Roger Cole
Member
Thread creep. 

You're confusing 127 with 110. VERY different things. 127 is basically roll film like 120 only slightly smaller, about 4 cm across, thus the 4x4cm "baby" Rolleis. Far larger negatives than 35mm and capable of fine results with modern films if the camera is. 110 is a sub-miniature format with the sizes you list.
You are right, I wrote 127 and I meant 110. I was surprises those new 110 rolls were pre-flashed with frame boundaries. I actually would be surprised just the same for any format.
All 110 film, even the old rolls, were pre-flashed.

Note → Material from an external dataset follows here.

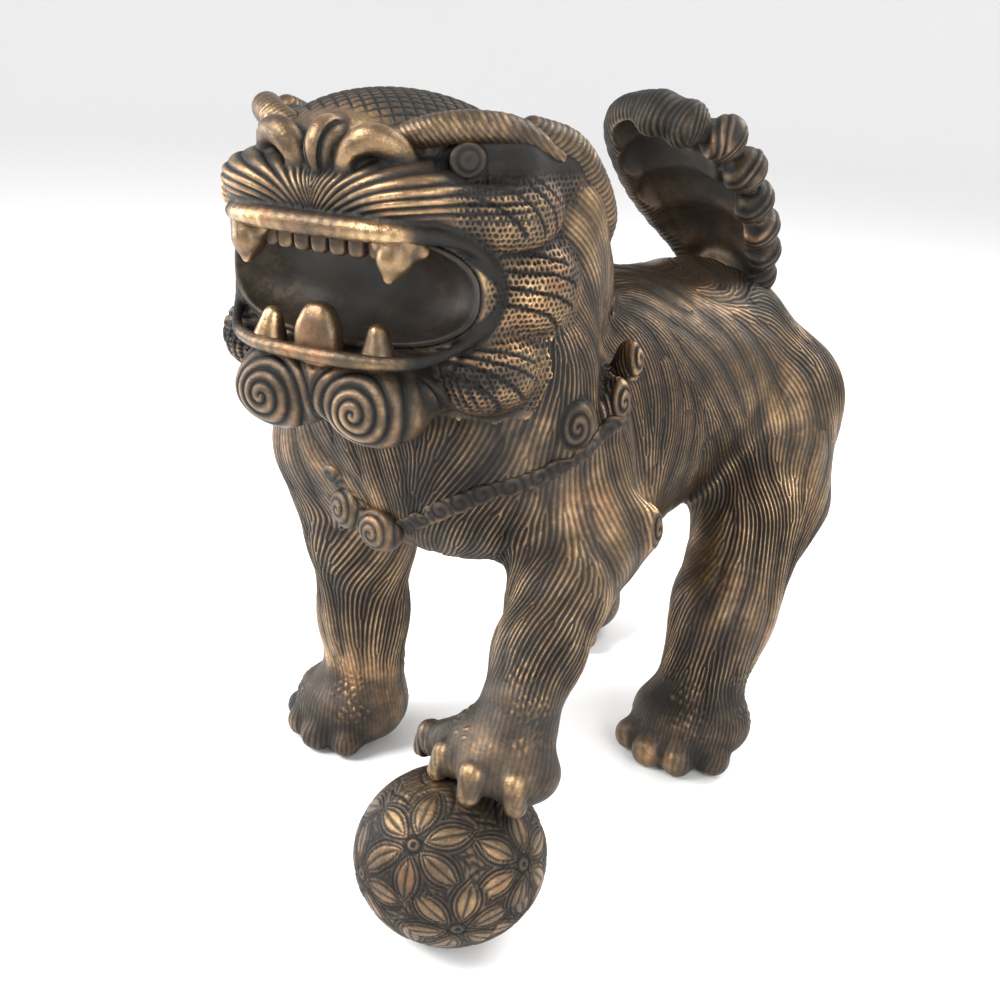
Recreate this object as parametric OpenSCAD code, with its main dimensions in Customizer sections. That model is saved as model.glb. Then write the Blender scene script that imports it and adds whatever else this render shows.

What you need then is a simple plastic lens that will mount on a good quality camera. Lots of the large format folks are using simple plastic meniscus lenses with really interesting results. Shouldn't be too hard to cobble something together inside the gutted barrel of and old lens.
But how could it be possible then that some camera generated 13 x 17 mm and some others 13 x 19 mm? (I must have read this somewhere).
If a 13 x 17 mm camera mounts a 13 x 13 110 cartridge, and it uses the "registration pin" for film advance, the result is going to be a disaster in any case because a 13 x 13 110 cartridge will have its registration pins at a distance slightly above 13mm while a 13 x 17 110 cartridge will have them at a distance slightly superior to 17 mm.